Covid-19 shows how no country can address long-term problems alone: Zaqy Mohamad

Mr Zaqy said that protectionist and unilateral actions are ultimately short-term solutions. PHOTO: ST FILE

SINGAPORE - Covid-19 has laid bare the fact that the world today is increasingly connected, and that no country can address long-term problems on its own, said Senior Minister of State for Defence Zaqy Mohamad on Monday (Jan 18).

Despite the increasing pushback against multilateralism, there is a need for countries to avoid focusing on just their domestic challenges, and to instead work together so that they can effectively tackle common threats, added Mr Zaqy.

Using the current pandemic to illustrate his point, he said: "The global community will not fully recover from this pandemic without coordinated responses to curb its spread, keep critical supply chains open and rebuild economies.

"Protectionist and unilateral actions are, ultimately, short-term solutions that would not be able to address long-term problems."

He was giving the keynote address at a forum organised by the International Institute for Strategic Studies (IISS).

The 9th IISS Fullerton Forum: The Shangri-La Dialogue Sherpa Meeting is being held over two days from Monday at the Fullerton Hotel.

In his speech, Mr Zaqy acknowledged that it is not surprising that many countries have turned inwards and focused on their domestic needs in the face of an unprecedented health crisis like Covid-19, noting that some had closed their borders and built up "protectionist barriers".

He also pointed out that even before the pandemic, there was already increasing pushback against multilateralism.

"In many societies, a growing number of people saw the multilateral system as the key driver behind the erosion of national sovereignty, economic dislocation and widening income gap. Others viewed the system and its accompanying institutions and rules as rigid, archaic and restrictive," he added.

However, the Covid-19 outbreak has demonstrated the importance of cooperation between countries.

Mr Zaqy sketched out three ways in which multilateralism has helped stave off the worst possible effects of the coronavirus.

The first is in the area of technology and science. Mr Zaqy noted that countries have leveraged technology to interact and share best practices, ranging from operational experiences to technical and medical aspects of dealing with the virus.

The second is in testing. The sharing of genetic data of Covid-19 has allowed for the fast development of diagnostic tests, said Mr Zaqy, adding that this was crucial in the early stage of the pandemic when countries were ramping up their domestic testing capabilities to detect positive cases.

And third is in the development and distribution of vaccines.

Mr Zaqy held up the multilateral Covax facility initiative, which is meant to ensure equitable vaccine access worldwide and aims to obtain and fairly distribute two billion doses of Covid-19 vaccines by the end of this year.

Amid the pandemic, issues that threaten the security of countries, such as the danger of cyber attacks and terrorism, still present a challenge for countries, said Mr Zaqy.

To address these security threats, he suggested countries find ways to exchange best practices in areas of common interests and make arrangements to interact, train and cooperate together to foster trust and operational effectiveness.

He noted that even with the challenges of Covid-19, navies from 10 countries were able to safely conduct the last iteration of the Rim of Pacific (RIMPAC) exercise.

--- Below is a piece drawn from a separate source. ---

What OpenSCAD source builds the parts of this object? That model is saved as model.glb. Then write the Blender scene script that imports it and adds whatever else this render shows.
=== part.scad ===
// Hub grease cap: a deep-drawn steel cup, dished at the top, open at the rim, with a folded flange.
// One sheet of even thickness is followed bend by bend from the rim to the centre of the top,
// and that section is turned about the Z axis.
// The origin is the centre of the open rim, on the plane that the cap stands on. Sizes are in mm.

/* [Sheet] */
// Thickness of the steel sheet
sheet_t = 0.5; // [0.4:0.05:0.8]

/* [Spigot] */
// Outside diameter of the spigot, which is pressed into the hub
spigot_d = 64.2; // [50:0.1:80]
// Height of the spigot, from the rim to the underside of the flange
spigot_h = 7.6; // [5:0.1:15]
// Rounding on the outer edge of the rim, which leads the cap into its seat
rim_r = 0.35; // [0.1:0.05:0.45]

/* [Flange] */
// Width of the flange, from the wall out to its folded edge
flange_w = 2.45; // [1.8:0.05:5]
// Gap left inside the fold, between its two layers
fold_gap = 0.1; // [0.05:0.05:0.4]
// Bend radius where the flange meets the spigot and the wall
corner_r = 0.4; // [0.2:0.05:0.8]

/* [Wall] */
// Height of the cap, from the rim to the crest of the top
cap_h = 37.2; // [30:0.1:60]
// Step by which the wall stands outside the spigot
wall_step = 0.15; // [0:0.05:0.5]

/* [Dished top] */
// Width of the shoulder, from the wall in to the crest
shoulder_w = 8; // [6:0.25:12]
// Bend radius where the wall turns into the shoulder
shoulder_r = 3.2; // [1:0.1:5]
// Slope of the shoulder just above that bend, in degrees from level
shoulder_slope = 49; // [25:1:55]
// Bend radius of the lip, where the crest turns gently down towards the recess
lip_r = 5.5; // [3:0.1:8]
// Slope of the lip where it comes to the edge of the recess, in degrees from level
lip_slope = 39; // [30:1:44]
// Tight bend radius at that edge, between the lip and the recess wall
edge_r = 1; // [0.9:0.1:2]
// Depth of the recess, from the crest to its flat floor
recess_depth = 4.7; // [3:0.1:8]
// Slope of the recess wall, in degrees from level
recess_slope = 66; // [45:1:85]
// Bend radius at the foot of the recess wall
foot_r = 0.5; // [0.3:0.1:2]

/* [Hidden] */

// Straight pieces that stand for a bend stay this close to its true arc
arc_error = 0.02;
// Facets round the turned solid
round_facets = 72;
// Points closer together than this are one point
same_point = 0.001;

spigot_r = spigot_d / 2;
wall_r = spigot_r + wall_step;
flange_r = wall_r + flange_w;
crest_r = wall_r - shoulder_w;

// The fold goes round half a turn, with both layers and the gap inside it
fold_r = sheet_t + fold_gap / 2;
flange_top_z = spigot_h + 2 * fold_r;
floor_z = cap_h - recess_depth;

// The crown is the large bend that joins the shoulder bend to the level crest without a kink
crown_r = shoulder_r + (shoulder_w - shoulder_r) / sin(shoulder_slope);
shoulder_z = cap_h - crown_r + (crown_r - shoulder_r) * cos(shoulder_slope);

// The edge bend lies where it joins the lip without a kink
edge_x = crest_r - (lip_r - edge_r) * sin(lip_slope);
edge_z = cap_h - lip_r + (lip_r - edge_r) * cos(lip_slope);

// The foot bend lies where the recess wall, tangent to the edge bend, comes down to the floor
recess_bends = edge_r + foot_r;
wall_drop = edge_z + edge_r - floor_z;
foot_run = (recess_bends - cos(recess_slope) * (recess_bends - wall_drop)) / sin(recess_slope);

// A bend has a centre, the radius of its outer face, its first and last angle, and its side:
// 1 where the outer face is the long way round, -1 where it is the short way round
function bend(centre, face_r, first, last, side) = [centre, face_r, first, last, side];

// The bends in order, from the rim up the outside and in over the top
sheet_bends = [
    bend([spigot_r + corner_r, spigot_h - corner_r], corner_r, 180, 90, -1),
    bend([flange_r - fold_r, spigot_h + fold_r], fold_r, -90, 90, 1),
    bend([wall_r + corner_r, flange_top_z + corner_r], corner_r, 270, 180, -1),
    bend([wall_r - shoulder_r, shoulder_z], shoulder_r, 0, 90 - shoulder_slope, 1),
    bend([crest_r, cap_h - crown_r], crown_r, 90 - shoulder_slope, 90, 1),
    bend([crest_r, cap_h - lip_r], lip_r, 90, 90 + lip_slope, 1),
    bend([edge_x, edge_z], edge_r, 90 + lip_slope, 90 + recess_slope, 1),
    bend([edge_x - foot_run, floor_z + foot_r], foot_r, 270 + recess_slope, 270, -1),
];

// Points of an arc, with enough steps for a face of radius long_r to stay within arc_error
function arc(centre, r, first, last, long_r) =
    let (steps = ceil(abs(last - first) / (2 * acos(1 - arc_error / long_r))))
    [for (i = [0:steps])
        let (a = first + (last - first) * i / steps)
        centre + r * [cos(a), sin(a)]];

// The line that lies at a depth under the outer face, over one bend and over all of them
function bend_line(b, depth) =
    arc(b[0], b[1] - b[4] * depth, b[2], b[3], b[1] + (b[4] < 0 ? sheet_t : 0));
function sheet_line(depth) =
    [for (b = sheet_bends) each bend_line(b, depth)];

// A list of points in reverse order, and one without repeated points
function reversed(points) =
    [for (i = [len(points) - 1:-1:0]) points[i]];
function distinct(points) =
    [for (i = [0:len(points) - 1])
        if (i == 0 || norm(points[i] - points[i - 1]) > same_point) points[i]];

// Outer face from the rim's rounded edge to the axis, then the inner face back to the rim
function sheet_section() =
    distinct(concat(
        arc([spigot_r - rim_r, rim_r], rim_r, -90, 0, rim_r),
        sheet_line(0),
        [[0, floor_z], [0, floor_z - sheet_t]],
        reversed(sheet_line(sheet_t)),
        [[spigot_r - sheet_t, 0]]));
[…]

Hosted by the United States, the biennial exercise, held in Hawaii in August last year, is the world's largest international maritime exercise.

Mr Zaqy urged countries to support efforts to strengthen the international order and enhance practical cooperation, which he said is especially important to address emerging areas like artificial intelligence.

By working together beyond national borders, governments and defence establishments can benefit their people and protect them against security threats, said Mr Zaqy.

He added: "We should continue to guard against tendencies to focus on domestic challenges to the detriment of more coordinated global responses, which remain vital to effectively tackle common security threats."

The annual IISS Fullerton Forum, which is attended by delegates from around the world, is a platform for sharing views ahead of the annual Shangri-La Dialogue, which will be held later this year.

The forum this year is being held in a hybrid format, with delegates attending here as well as virtually.